GENETIC ALGORITHM PARAMETER TUNING USING EXPLORATORY LANDSCAPE ANALYSIS AND MACHINE LEARNING

Abstract

The choice of parameter values in evolutionary algorithms greatly affects their performance. Many
popular parameter tuning methods are constrained by the maximum number of fitness function evaluations
to find a good set of parameter values. Recently, an approach to algorithm selection for optimization
problems has been proposed, which uses the analysis of the fitness function landscape and machine learning
to select the optimal algorithm based on the characteristics of its landscape. Such application of fitness
landscape analysis motivates further research, particularly in the context of parameter tuning in evolutionary
algorithms. The use of landscape features allows for the identification of similar problems and
the use of parameter tuning data obtained from testing on benchmark problems, significantly reducing the
number of required fitness function evaluations during tuning.

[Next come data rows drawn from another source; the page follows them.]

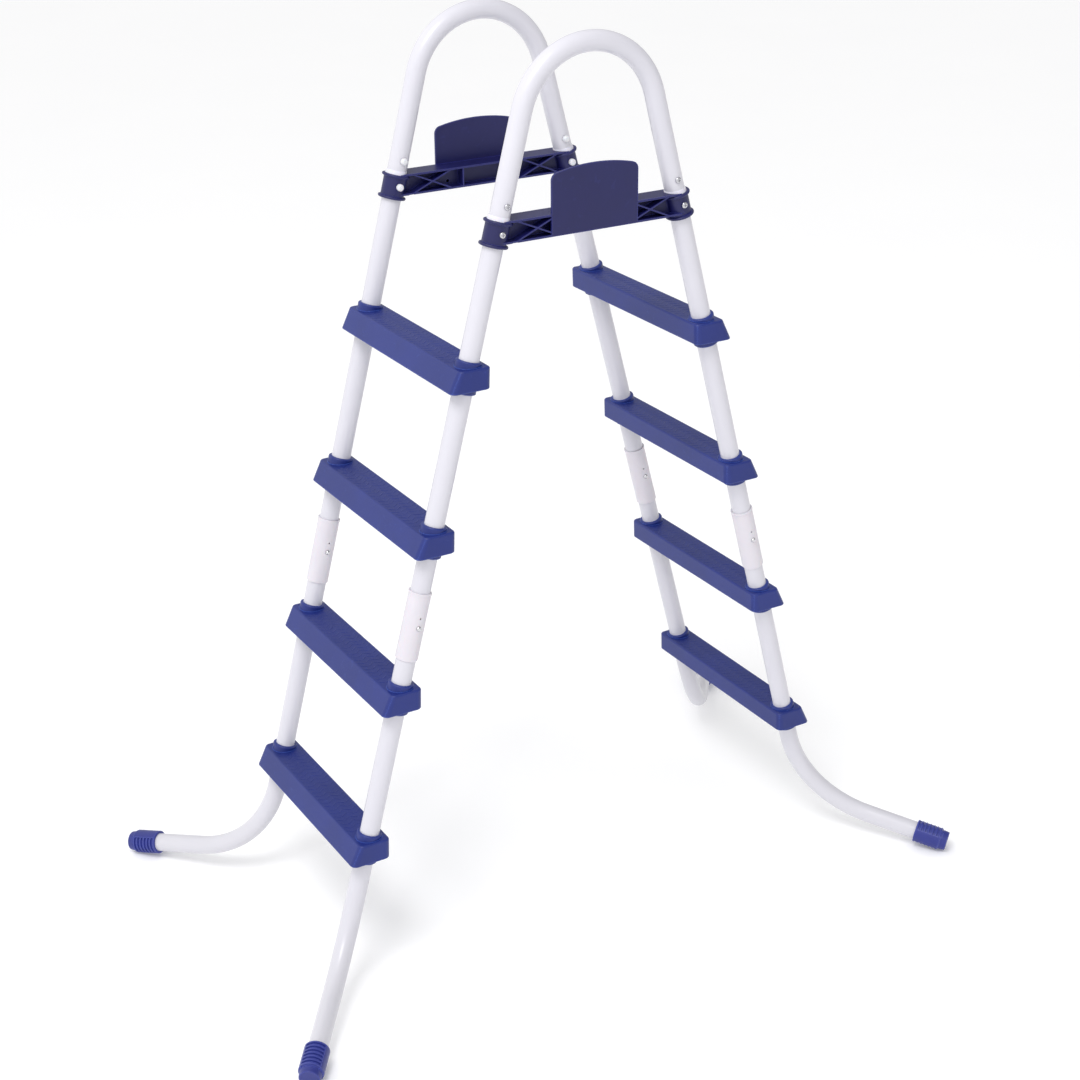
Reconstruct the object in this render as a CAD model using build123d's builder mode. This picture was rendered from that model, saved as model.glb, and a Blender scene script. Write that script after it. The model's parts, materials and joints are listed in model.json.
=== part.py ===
from build123d import *
import os
from math import acos, cos, radians, sin, tan

# A-frame pool ladder for an above-ground pool, in millimetres.
# +Z is up with the floor at Z = 0, X runs from one ladder over the wall to the other, and Y is
# the width of the steps. The origin is on the floor below the middle of the wall brackets.

# ---- driving dimensions -------------------------------------------------------------------
LEG_TILT = 14.8            # degrees from the vertical, each ladder leaning to the middle
FRAME_HALF_WIDTH = 166.0   # leg axis to the middle plane, along Y
STEP_RISE = 254.0          # from tread to tread
TOP_TREAD_Z = 1020.5       # height of the top tread
AXIS_X_AT_TOP_TREAD = 212.3
STEP_COUNT = 4

TUBE_R = 15.9
TUBE_WALL = 1.2
TUBE_BORE_R = TUBE_R - TUBE_WALL
SLIP = 0.15                # radial clearance of a tube in a moulded or sleeved bore

RAIL_ARC_R = 118.7         # centre line of the arch over the two legs

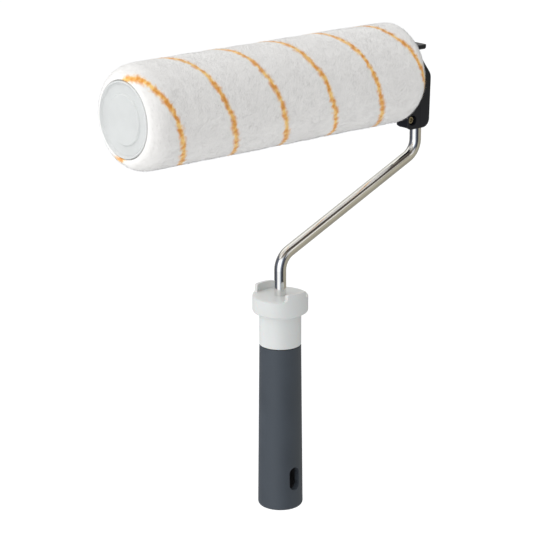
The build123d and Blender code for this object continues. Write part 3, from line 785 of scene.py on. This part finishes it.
class ROLLER_OT_sleeve(bpy.types.Operator):
    """Finishes the sleeve's hard parts: cap, core, bearing and plug"""

    bl_idname = "roller.sleeve"
    bl_label = "Sleeve"

    def execute(self, context):
        sleeve = context.scene.roller_sleeve
        cap, shader = moulding(
            "translucent cap", sleeve.cap, sleeve.cap_roughness, tone=0.03, tone_scale=60.0, grain=500.0,
            depth=0.00003,
        )
        shader.inputs["Subsurface Weight"].default_value = 0.35
        shader.inputs["Subsurface Radius"].default_value = (1.0, 1.0, 1.0)
        shader.inputs["Subsurface Scale"].default_value = 0.004
        wear(cap, "outer_end_cap", "inner_end_plug")
        wear(moulding("core tube", sleeve.core, 0.45, grain=700.0)[0], "sleeve_core", "outer_bearing")
        return {"FINISHED"}


class ROLLER_OT_rod(bpy.types.Operator):
    """Finishes the plated rod and the small steel parts"""

    bl_idname = "roller.rod"
    bl_label = "Rod and steel"

    def execute(self, context):
        rod = context.scene.roller_rod
        wear(plated("zinc plated rod", rod.plate, rod.plate_roughness, (1.0, 1.0, 0.05)), "frame_rod")
        wear(
            plated("spring steel", rod.steel, 0.28), "rod_cross_pin", "lever_pivot_pin", "lever_spring",
            "outboard_washer", "retaining_clip", "finger_spring",
        )
        wear(plated("passivated screw", rod.screw, 0.24, depth=0.00001), "clamp_screw", "barrel_nut")
        return {"FINISHED"}


class ROLLER_OT_casing(bpy.types.Operator):
    """Finishes the black casing, the lever, the ring and the hub's plastics"""

    bl_idname = "roller.casing"
    bl_label = "Casing and lever"

    def execute(self, context):
        casing = context.scene.roller_casing
        rough = casing.casing_roughness
        black, shader = moulding("black casing", casing.casing, rough, 0.15, 60.0, 1300.0, 0.00004, 0.06)
        shader.inputs["Specular IOR Level"].default_value = 0.32
        wear(black, "casing_body", "casing_cover")
        satin, shader = moulding("black lever", casing.casing, rough - 0.06, 0.12, 80.0, 1500.0, 0.00002)
        shader.inputs["Specular IOR Level"].default_value = 0.32
        wear(satin, "eject_lever", "ejector_ring")
        natural, shader = moulding("natural hub plastic", casing.hub, 0.30, 0.04, 50.0, 900.0)
        shader.inputs["Subsurface Weight"].default_value = 0.15
        shader.inputs["Subsurface Scale"].default_value = 0.002
        wear(natural, "carrier_hub", "axle_spacer", "axle_tip_guide")
        return {"FINISHED"}


class ROLLER_OT_handle(bpy.types.Operator):
    """Finishes the grip, the light collar and the pole socket"""

    bl_idname = "roller.handle"
    bl_label = "Handle"

    def execute(self, context):
        handle = context.scene.roller_handle
        grip, shader = moulding(
            "soft grip", handle.grip, handle.grip_roughness, 0.07, 35.0, 1600.0, handle.grip_grain, 0.06
        )
        shader.inputs["Sheen Weight"].default_value = 0.05
        wear(grip, "handle_grip")
        collar, shader = moulding("light collar", handle.collar, 0.38, 0.02, 40.0, 1100.0, 0.00002, 0.04)
        shader.inputs["Subsurface Weight"].default_value = 0.08
        shader.inputs["Subsurface Scale"].default_value = 0.002
        wear(collar, "handle_core")
        wear(moulding("dark liner", handle.liner, 0.5)[0], "pole_socket_liner")
        return {"FINISHED"}


class ROLLER_PT_panel(bpy.types.Panel):
    """Lists the roller's pieces and their settings"""

    bl_label = "Paint roller"
    bl_idname = "ROLLER_PT_panel"
    bl_space_type = "VIEW_3D"
    bl_region_type = "UI"
    bl_category = "Roller"

    def draw(self, context):
        for operator, settings in STEPS:
            box = self.layout.box()
            box.operator(operator.bl_idname)
            group = getattr(context.scene, settings)
            for key in group.bl_rna.properties.keys():
                if key not in ("rna_type", "name"):
                    box.prop(group, key)


SETTINGS = {
    "roller_stage": StageSettings,
    "roller_pile": PileSettings,
    "roller_sleeve": SleeveSettings,
    "roller_rod": RodSettings,
    "roller_casing": CasingSettings,
    "roller_handle": HandleSettings,
}
STEPS = (
    (ROLLER_OT_stage, "roller_stage"),
    (ROLLER_OT_pile, "roller_pile"),
    (ROLLER_OT_sleeve, "roller_sleeve"),
    (ROLLER_OT_rod, "roller_rod"),
    (ROLLER_OT_casing, "roller_casing"),
    (ROLLER_OT_handle, "roller_handle"),
)


def register():
    for key, kind in SETTINGS.items():
        bpy.utils.register_class(kind)
        setattr(bpy.types.Scene, key, PointerProperty(type=kind))
    for operator, _ in STEPS:
        bpy.utils.register_class(operator)
    bpy.utils.register_class(ROLLER_PT_panel)


def unregister():
    bpy.utils.unregister_class(ROLLER_PT_panel)
    for operator, _ in reversed(STEPS):
        bpy.utils.unregister_class(operator)
    for key, kind in reversed(SETTINGS.items()):
        delattr(bpy.types.Scene, key)
        bpy.utils.unregister_class(kind)


def main():
    """Makes everything in order."""
    register()
    for operator, _ in STEPS:
        family, name = operator.bl_idname.split(".")
        getattr(getattr(bpy.ops, family), name)()


if __name__ == "__main__":
    main()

This work considers an approach to automatic
parameter selection using landscape analysis of the objective function and machine learning, using a genetic algorithm as an example. The proposed solution evaluates the characteristics of the
landscape of the optimization problem's objective function and suggests optimal parameter values for the
algorithm using a neural network. This network was trained on a dataset of landscape features expressed
as numerical features and their corresponding optimal algorithm parameter sets. In contrast to approaches
for automatic algorithm selection for a specific problem, this work addresses the problem of regressing
algorithm parameters instead of classifying the most suitable algorithm from a given set. The results of
experiments on different configurations of the W-model problem, as well as on the MAX-3SAT problem,
show that the proposed approach to automatic parameter selection considering the landscape of the objective
function can help determine appropriate values for the static parameters of the genetic
algorithm. The algorithm with the proposed parameter values outperforms other considered
options on average, requiring fewer evaluations of the objective function to find the optimum
compared to the other algorithms considered.